Singh explained that AI can help the government predict trends and design better policies. He added, Blockchain can bring transparency and cut corruption by creating non-altering records, meanwhile, IoT can improve the delivery of public services.

A practical example of the Digital Life Certificate with face recognition, which allows seniors to claim pensions without standing in queues or filing endless paperpaper, already underscores its benefits.

Where Does Crypto Regulation Fit Into This Future?

While the government is openly backing blockchain for governance, India’s approach to cryptocurrencies remains hesitant. But recently the industry voices seem to be surging. Venture firm Hashed Emergent and advisory group Black Dot unveiled the COINS Act , a model law designed to provide a clear framework for digital assets in India.

Key Highlights Of The Proposal

The proposal, called the Crypto-systems Oversight, Innovation and Strategy (COINS) Act, recommends the creation of a Crypto Assets Regulatory Authority (CARA).

Inspired by Europe’s MiCA regulation and Singapore’s sandbox approach, the Act seeks:

  • Protect self-custody rights

  • Safeguard financial privacy

  • Ensure permissionless access to protocols

  • Establish a strategic Bitcoin reserve

  • Fund reserve partly with confiscated assets

But will this blueprint ever become reality? Or Will India bring a full crypto law in 2025? The model law carries no legal weight unless Parliament decides to adopt it.

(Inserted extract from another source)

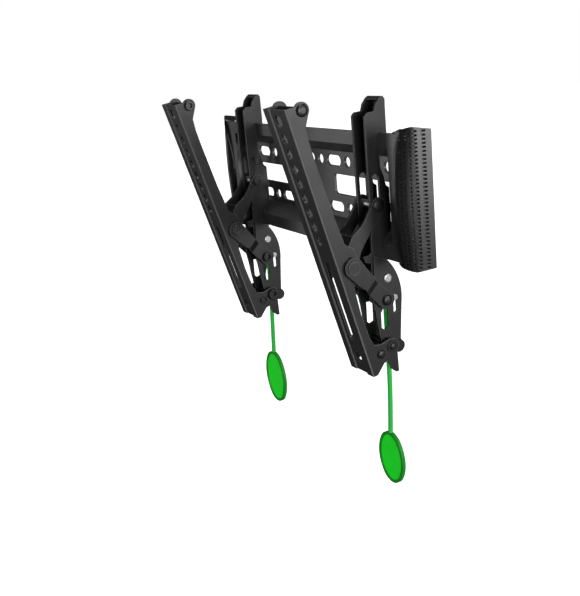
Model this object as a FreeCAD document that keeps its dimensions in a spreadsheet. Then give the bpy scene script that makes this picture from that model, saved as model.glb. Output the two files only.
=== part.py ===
import FreeCAD, Part
import math
import os
import re

import Sketcher

# Tilting television wall mount: a pressed wall plate with two hangers hooked over its rails.
# Each hanger carries a television arm on a pivot at its foot, an elbow linkage that holds
# the tilt, and a sprung latch that a green pull cord draws down.
# The frame's origin is the centre of the wall plate's back face, on the wall.
# X runs along the rails to the right, Y into the wall, Z up. Each hanger is drawn about its
# own tilt pivot, and its pieces are then placed at the hanger's station on the rails.
# Lengths are millimetres and angles are degrees.

SIZES = [
    # wall plate
    ("plate_half", 148.0), ("plate_sheet", 2.5), ("rail_top", 48.9), ("lip_low", 37.8),
    ("rail_out", 16.0), ("floor_half", 28.4), ("slope_wall", 3.05), ("recess_half", 129.0),
    ("recess_draft", 0.5), ("hole_pitch", 21.0), ("hole_row", 20.0), ("slot_long", 22.0),
    ("slot_wide", 9.0), ("window_in", 30.5), ("window_out", 112.0), ("window_half", 8.6),
    ("window_corner", 3.0),
    # end covers, measured from the plate's end and from the rails' front
    ("side_reach", 13.5), ("edge_set", 6.0), ("tip_set", 11.5), ("cap_set", 24.0),
    ("cover_rise", 1.6), ("cover_swell", 3.7), ("cover_gap", 0.3), ("cover_wall", 2.1),
    ("cap_side", 2.8), ("cap_ridge", 5.3), ("cap_low", 0.9), ("vent_pitch", 2.9),
    ("vent_high", 1.3), ("vent_wide", 2.6), ("vent_rows", 36.0), ("vent_first", 5.9),
    ("vent_step", 6.1), ("vent_deep", 4.2), ("side_fall", 2.9), ("seam_set", 2.0),
    # hanger stations and tilt pivot
    ("station_left", -90.0), ("station_right", 110.0), ("pivot_out", 20.0),
    ("pivot_drop", 118.65), ("tilt_rest", 15.2), ("axle_gap", 0.05), ("pin_gap", 0.3),
    # hook bracket
    ("hook_wide", 18.4), ("hook_sheet", 2.0), ("hook_front", 7.7), ("hook_foot_front", 10.0),
    ("shoulder_z", 183.2), ("shoulder_y", 5.0), ("shoulder_drop", 2.5), ("neck_y", 1.0),
    ("hook_top", 193.9), ("tooth_thick", 4.3), ("tooth_drop", 9.8), ("lip_gap", 0.5),
    ("rail_gap", 0.4), ("hook_low", 46.0), ("hook_back", 10.9),
    # side plates
    ("side_sheet", 1.8), ("link_axle_y", -0.9), ("link_axle_z", 38.2), ("rivet_y", 3.5),
    ("rivet_z", 54.4), ("rivet_radius", 1.8), ("rivet_head", 3.6), ("rivet_cap", 0.8),
    ("axle_radius", 3.0), ("axle_head", 4.3), ("axle_dome", 2.6), ("axle_nut", 4.9),
    ("nut_high", 2.7), ("socket", 2.6), ("boss_y", 9.8), ("boss_z", -3.5),
    ("boss_radius", 5.6), ("boss_bolt", 2.0), ("boss_bolt_head", 5.2), ("boss_bolt_high", 2.4),
    # latch
    ("latch_pin_y", 8.9), ("latch_pin_z", 37.6), ("latch_pin_radius", 1.35),
    ("latch_pin_head", 2.5), ("latch_pin_cap", 0.5), ("pin_slot_low", 26.6),
    ("latch_travel", 7.0), ("latch_thick", 5.0), ("latch_tip", 76.0), ("latch_tooth", 3.5),
    ("spring_y", -4.5), ("spring_low", 53.5), ("spring_high", 66.0), ("spring_radius", 2.3),
    ("spring_wire", 0.8), ("spring_turns", 5.0), ("seat_half", 2.0), ("seat_thick", 2.0),
    ("peg_radius", 1.6), ("peg_high", 2.0),
    # television arm, drawn upright about the tilt pivot
    ("spacer_long", 3.55), ("arm_sheet", 2.0), ("arm_face", 24.8), ("arm_low", 15.6),
    ("arm_top", 207.7), ("trough_half", 7.8), ("trough_deep", 1.2), ("trough_draft", 0.8),
    ("bolt_top", 198.5), ("bolt_span", 200.0), ("bolt_hole", 4.5), ("small_hole", 3.85),
    ("small_first", 184.8), ("small_pitch", 11.7), ("arm_slot_low", 14.0),
    ("arm_slot_high", 84.6), ("arm_slot_wide", 6.0), ("ear_y", -12.0), ("ear_z", 202.4),
    ("ear_radius", 6.0), ("ear_bolt", 2.5), ("ear_head", 4.6), ("stop_y", -12.05),
    ("stop_z", -0.9), ("stop_bolt", 2.5), ("stop_head", 3.6), ("head_high", 2.2),
    ("elbow_travel", 5.04), ("elbow_head", 5.4), ("elbow_cap", 0.7), ("pivot_flange", 4.9),
    ("pivot_head", 2.9), ("pivot_dome", 1.7), ("pivot_nut", 5.5), ("spacer_radius", 5.4),
    # links
    ("lower_long", 46.05), ("lower_angle", 133.33), ("link_sheet", 2.2), ("link_gap", 0.9),
    ("outer_gap", 0.35), ("joggle_from", 15.5), ("joggle_to", 23.0), ("eye_low", 7.4),
    ("eye_high", 7.8), ("waist_front", 6.2), ("waist_back", 4.9), ("upper_long", 51.96),
    ("upper_angle", 53.37), ("upper_sheet", 2.0), ("upper_gap", 0.4), ("slide_travel", 20.12),
    ("slide_head", 4.8), ("eye_slide", 6.3), ("web_low", 11.0), ("web_high", 20.9),
    ("web_front", 7.9), ("web_crown", 9.1), ("web_from", 24.0), ("web_to", 27.0),
    ("web_thick", 1.8),
    # pull cords and tabs
    ("cord_y", 7.4), ("cord_radius", 2.1), ("cord_top", 31.0), ("lug_half", 4.2),
    ("end_y_left", 2.7), ("end_z_left", -67.5), ("end_y_right", 4.6), ("end_z_right", -83.8),
    ("tab_wide_left", 39.0), ("tab_high_left", 55.0), ("tab_wide_right", 34.0),
    ("tab_high_right", 47.0), ("tab_thick", 3.2), ("tab_web", 1.6), ("tab_rim", 2.4),
]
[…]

Why Is the Government Still Reluctant?

Despite the nation ranking first in global crypto adoption in 2025, the government continues to tread carefully . Here are the most hurdled-some in the way:

  • Evading Legitimization: Complete regulation may turn crypto into a known systemic financial asset, which authorities do not want.

  • Shielding Domestic Payments: U.S. dollar-pegged stablecoins can diminish India's UPI system, which is the pillar of its digital payment platforms.

  • Security Issues: Transactions involving Bitcoin, Tron, and USDT have been associated with terrorism funding, drug dealing, and cybercrime, which are usually hidden behind VPNs and fictitious accounts.

Absence of dedicated regulations doesn’t mean negligence in oversight. India has leaned on heavy taxes, a 30% flat tax on profits and 1% TDS on transitions above 9,500 rupees. On the other hand, Cyber security audits are now mandatory for all exchanges after a rise in cyber heists.

Adoption vs. Regulation

Despite the uncertainty, millions of Indians continue to trade and invest, even with heavy taxes and no dedicated rules. Making it stand as a #1 globally in crypto adoption in 2025.

For many in the sector, the future of AI and Blockchain in India Governance could decide whether the country becomes a hub for innovation, or remains a market struggling under unclear rules.